- Exercise goal: Give back exactly the lines running from the line that holds "What OpenSCAD source" through the line that holds "end_sheet_inset = 5; // [2:0.5:12]", ends included, and no other lines.

- Rows:

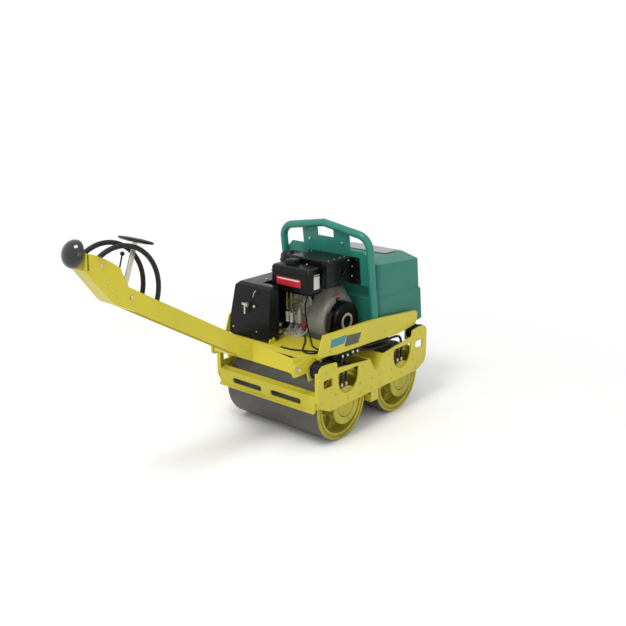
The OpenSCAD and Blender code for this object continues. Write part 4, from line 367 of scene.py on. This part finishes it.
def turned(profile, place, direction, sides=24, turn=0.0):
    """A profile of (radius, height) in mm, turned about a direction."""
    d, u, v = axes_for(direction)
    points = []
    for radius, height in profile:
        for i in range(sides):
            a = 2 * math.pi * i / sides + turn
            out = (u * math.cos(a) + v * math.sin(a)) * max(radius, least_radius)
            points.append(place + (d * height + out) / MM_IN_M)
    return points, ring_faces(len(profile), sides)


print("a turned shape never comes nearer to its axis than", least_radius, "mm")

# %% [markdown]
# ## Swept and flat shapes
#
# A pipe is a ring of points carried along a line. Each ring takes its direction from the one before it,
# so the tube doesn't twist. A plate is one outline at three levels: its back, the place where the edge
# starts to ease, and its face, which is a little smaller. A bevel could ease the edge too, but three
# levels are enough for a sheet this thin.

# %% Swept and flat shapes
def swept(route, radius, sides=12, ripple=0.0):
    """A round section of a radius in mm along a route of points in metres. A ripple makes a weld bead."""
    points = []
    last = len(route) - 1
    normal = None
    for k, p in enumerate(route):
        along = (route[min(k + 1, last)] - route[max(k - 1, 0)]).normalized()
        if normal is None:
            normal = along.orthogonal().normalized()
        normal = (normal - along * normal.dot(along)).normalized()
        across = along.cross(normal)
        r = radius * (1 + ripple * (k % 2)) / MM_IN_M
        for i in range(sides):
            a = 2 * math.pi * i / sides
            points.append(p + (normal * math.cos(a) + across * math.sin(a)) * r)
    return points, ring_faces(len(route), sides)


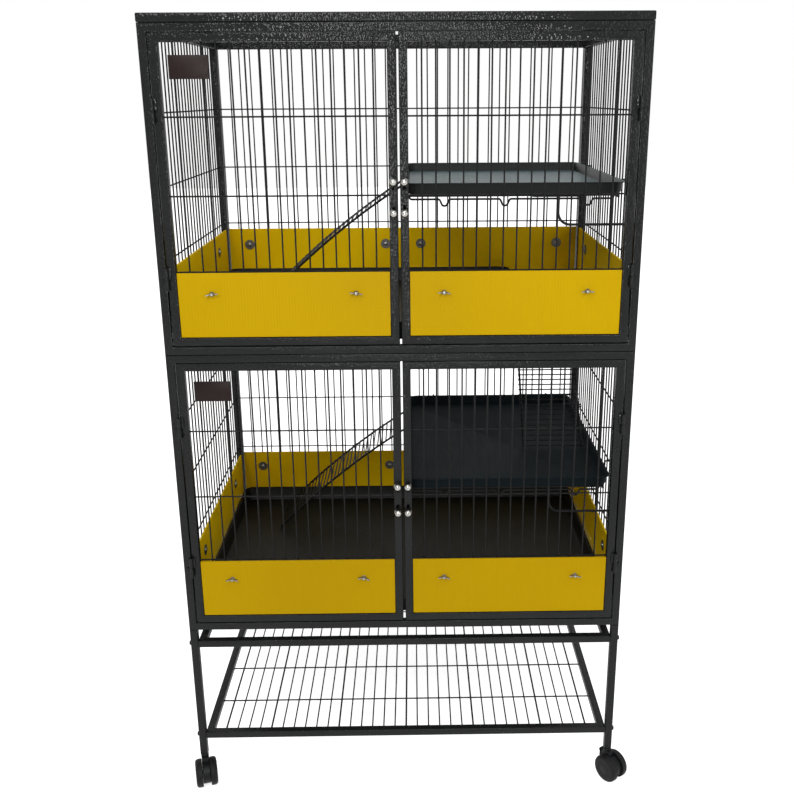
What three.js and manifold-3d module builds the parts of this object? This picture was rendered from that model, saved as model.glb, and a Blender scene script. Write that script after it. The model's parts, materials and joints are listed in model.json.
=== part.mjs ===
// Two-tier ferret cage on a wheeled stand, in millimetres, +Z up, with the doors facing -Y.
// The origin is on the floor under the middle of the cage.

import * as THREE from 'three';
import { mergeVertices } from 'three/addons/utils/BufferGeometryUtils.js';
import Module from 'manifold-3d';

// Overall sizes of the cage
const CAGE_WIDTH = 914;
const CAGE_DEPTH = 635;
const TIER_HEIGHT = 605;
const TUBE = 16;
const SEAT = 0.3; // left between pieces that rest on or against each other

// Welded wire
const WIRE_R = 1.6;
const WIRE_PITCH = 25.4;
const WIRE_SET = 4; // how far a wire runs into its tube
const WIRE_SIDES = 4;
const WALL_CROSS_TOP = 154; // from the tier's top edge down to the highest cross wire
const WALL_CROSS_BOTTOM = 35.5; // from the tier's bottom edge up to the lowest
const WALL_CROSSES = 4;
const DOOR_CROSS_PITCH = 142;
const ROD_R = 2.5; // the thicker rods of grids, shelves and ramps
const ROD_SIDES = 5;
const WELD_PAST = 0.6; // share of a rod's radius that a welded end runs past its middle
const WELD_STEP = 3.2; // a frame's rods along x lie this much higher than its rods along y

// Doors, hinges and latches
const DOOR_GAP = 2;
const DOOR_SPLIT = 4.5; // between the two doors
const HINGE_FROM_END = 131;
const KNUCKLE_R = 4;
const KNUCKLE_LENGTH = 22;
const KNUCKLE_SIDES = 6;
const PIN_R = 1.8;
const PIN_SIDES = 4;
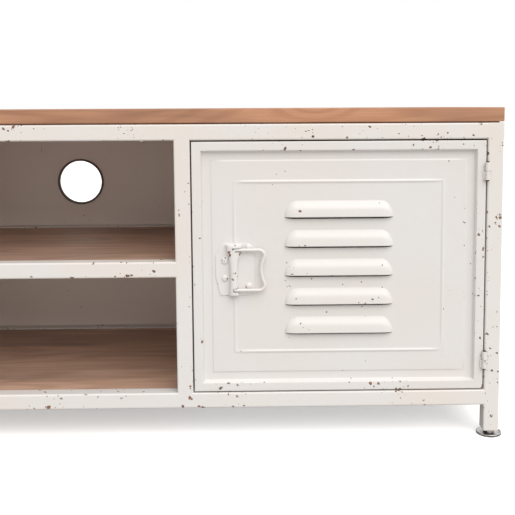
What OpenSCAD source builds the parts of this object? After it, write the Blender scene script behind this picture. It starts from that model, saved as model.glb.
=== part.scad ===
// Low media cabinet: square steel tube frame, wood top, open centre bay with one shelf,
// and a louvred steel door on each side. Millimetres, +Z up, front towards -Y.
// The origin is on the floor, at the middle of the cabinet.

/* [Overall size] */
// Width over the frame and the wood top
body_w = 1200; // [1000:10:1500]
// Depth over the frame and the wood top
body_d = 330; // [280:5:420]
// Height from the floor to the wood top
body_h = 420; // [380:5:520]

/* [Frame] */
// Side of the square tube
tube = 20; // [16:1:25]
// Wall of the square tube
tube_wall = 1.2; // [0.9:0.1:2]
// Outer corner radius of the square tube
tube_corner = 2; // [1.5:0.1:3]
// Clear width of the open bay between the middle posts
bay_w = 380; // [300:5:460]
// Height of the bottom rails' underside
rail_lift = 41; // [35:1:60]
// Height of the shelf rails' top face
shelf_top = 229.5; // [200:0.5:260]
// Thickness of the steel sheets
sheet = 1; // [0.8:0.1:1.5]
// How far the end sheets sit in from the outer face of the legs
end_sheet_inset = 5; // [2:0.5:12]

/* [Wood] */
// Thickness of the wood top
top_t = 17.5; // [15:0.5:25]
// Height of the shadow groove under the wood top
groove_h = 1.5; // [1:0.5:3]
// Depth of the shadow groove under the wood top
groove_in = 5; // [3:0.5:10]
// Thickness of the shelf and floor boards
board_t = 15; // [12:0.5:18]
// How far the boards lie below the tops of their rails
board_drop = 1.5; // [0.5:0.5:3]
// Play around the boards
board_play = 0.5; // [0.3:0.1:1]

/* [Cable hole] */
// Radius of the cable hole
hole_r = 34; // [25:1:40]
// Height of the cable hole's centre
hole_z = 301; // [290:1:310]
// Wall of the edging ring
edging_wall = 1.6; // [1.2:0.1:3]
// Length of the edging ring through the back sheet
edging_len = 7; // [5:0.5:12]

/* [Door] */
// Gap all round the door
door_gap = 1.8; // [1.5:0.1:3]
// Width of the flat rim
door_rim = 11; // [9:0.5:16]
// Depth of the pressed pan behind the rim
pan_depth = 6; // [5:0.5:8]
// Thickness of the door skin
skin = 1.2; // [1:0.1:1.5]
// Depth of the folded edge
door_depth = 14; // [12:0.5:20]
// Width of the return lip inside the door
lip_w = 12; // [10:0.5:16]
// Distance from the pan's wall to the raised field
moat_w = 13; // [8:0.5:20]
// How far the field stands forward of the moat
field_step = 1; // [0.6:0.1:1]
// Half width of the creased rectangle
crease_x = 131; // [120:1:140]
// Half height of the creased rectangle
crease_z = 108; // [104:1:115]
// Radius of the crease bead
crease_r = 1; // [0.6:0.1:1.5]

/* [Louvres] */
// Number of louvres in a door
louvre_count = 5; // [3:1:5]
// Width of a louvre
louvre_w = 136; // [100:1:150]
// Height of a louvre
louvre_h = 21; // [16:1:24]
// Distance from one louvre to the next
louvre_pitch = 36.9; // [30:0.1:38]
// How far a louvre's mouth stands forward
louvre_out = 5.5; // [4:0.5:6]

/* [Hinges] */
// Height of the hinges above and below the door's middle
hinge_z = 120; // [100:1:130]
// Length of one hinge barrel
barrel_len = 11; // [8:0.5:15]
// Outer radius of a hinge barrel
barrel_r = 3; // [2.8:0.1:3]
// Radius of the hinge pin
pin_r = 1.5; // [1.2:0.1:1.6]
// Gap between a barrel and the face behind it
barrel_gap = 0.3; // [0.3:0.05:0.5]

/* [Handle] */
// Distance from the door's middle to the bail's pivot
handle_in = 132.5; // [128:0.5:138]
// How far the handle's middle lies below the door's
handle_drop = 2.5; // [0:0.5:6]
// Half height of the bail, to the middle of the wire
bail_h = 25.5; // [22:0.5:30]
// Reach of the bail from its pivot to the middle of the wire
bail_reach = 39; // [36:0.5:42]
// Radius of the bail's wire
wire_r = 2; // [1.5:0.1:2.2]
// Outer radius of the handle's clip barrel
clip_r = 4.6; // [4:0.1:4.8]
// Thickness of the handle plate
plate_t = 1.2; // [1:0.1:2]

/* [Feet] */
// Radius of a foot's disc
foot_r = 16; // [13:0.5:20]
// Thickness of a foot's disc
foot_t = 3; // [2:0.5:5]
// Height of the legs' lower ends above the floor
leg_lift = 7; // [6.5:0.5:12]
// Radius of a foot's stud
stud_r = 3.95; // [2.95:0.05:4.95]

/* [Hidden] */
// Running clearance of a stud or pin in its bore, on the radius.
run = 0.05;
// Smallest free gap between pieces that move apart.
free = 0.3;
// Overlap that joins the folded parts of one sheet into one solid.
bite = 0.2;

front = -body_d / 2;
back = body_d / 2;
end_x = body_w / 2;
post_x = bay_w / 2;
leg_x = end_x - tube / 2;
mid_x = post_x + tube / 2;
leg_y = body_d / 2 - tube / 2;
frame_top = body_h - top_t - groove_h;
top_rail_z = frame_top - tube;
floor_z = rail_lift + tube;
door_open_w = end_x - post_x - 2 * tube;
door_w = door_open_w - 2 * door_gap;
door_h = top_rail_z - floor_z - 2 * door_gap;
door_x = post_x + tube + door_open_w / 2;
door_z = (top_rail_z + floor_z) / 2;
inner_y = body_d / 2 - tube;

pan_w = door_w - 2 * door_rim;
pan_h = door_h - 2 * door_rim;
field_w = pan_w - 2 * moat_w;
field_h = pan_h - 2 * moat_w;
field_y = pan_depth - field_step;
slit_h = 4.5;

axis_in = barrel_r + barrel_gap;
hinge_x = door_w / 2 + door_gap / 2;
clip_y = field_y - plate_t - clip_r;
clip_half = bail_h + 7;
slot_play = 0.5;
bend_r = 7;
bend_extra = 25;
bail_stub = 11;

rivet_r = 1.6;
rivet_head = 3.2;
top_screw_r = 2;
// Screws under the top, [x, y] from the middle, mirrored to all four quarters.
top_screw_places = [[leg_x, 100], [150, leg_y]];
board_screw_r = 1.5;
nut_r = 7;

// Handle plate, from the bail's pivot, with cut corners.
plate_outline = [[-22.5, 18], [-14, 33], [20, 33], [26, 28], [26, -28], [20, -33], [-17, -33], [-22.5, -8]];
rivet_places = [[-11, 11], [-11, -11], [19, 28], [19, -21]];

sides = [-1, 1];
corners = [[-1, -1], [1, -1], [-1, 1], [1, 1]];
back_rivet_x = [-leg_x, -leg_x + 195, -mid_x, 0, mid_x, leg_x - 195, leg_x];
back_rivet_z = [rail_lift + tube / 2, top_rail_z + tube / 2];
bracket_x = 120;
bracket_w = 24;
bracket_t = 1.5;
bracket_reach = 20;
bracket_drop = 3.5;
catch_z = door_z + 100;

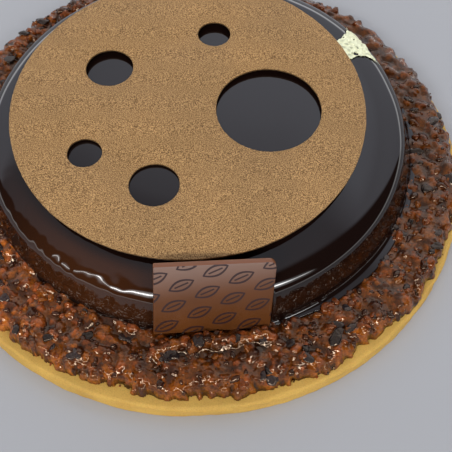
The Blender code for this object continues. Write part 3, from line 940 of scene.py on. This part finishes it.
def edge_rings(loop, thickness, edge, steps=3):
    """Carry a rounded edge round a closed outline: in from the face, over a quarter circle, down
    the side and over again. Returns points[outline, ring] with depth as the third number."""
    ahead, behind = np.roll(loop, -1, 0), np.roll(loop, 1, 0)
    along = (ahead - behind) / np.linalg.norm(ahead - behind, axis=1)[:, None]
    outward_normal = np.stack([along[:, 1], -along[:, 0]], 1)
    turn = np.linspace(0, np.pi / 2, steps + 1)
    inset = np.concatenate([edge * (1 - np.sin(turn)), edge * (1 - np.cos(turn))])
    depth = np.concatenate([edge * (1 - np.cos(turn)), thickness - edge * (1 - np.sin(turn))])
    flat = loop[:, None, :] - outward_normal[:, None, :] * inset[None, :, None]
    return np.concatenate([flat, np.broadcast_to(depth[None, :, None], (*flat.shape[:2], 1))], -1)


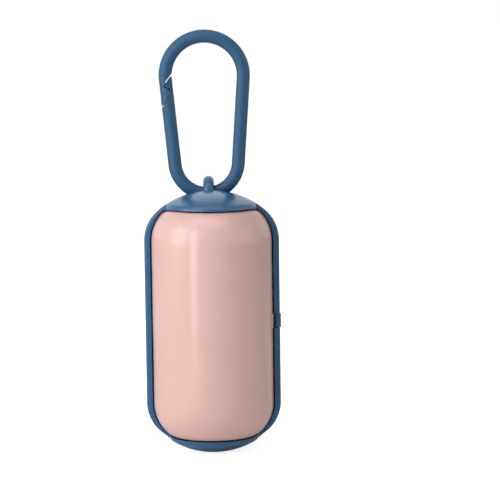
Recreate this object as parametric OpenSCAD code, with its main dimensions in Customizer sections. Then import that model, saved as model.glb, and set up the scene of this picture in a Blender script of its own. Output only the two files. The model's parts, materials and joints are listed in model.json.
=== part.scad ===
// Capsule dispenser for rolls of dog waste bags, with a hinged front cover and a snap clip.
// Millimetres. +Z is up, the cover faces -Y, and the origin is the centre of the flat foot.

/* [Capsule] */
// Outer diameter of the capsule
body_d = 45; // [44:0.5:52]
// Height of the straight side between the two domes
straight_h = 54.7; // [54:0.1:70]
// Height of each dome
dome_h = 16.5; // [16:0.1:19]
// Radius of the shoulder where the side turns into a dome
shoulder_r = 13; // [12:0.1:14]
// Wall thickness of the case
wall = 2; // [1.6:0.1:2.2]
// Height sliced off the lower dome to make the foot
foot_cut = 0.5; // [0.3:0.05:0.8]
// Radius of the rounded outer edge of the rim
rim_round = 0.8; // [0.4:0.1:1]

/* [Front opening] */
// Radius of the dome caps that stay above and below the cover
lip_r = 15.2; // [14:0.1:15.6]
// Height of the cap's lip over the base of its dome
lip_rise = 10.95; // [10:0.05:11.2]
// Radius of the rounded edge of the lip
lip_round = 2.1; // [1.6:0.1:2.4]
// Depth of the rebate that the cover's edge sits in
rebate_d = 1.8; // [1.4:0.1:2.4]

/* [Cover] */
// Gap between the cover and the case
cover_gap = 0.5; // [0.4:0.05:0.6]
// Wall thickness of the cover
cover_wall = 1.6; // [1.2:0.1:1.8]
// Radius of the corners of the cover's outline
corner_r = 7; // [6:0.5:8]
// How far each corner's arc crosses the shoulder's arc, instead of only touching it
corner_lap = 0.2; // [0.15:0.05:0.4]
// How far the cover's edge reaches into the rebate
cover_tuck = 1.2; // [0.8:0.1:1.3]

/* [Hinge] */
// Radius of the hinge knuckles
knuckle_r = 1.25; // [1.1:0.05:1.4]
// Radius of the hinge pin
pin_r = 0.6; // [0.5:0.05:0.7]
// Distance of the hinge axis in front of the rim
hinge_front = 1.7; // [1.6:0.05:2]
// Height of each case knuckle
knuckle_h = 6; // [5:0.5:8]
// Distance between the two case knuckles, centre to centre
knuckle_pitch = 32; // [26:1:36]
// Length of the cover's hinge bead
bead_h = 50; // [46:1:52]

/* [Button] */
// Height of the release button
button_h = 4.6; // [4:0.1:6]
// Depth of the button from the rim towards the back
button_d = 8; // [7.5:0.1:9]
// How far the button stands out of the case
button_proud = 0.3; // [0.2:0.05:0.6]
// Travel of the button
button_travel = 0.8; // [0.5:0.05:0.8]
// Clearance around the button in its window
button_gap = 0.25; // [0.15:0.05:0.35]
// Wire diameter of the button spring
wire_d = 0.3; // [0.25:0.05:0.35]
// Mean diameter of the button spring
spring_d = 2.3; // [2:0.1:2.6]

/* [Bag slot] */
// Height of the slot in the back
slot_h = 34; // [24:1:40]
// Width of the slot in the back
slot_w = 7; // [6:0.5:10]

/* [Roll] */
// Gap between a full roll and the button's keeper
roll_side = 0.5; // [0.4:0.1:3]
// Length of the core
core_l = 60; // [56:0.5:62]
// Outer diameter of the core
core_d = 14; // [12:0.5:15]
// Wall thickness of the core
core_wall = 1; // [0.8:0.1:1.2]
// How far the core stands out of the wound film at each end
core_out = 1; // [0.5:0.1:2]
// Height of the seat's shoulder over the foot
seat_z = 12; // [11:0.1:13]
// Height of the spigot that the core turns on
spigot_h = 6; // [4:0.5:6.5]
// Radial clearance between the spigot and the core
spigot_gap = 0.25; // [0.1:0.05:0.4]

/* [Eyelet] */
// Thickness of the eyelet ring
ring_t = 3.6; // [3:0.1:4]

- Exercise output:
What OpenSCAD source builds the parts of this object? After it, write the Blender scene script behind this picture. It starts from that model, saved as model.glb.
=== part.scad ===
// Low media cabinet: square steel tube frame, wood top, open centre bay with one shelf,
// and a louvred steel door on each side. Millimetres, +Z up, front towards -Y.
// The origin is on the floor, at the middle of the cabinet.

/* [Overall size] */
// Width over the frame and the wood top
body_w = 1200; // [1000:10:1500]
// Depth over the frame and the wood top
body_d = 330; // [280:5:420]
// Height from the floor to the wood top
body_h = 420; // [380:5:520]

/* [Frame] */
// Side of the square tube
tube = 20; // [16:1:25]
// Wall of the square tube
tube_wall = 1.2; // [0.9:0.1:2]
// Outer corner radius of the square tube
tube_corner = 2; // [1.5:0.1:3]
// Clear width of the open bay between the middle posts
bay_w = 380; // [300:5:460]
// Height of the bottom rails' underside
rail_lift = 41; // [35:1:60]
// Height of the shelf rails' top face
shelf_top = 229.5; // [200:0.5:260]
// Thickness of the steel sheets
sheet = 1; // [0.8:0.1:1.5]
// How far the end sheets sit in from the outer face of the legs
end_sheet_inset = 5; // [2:0.5:12]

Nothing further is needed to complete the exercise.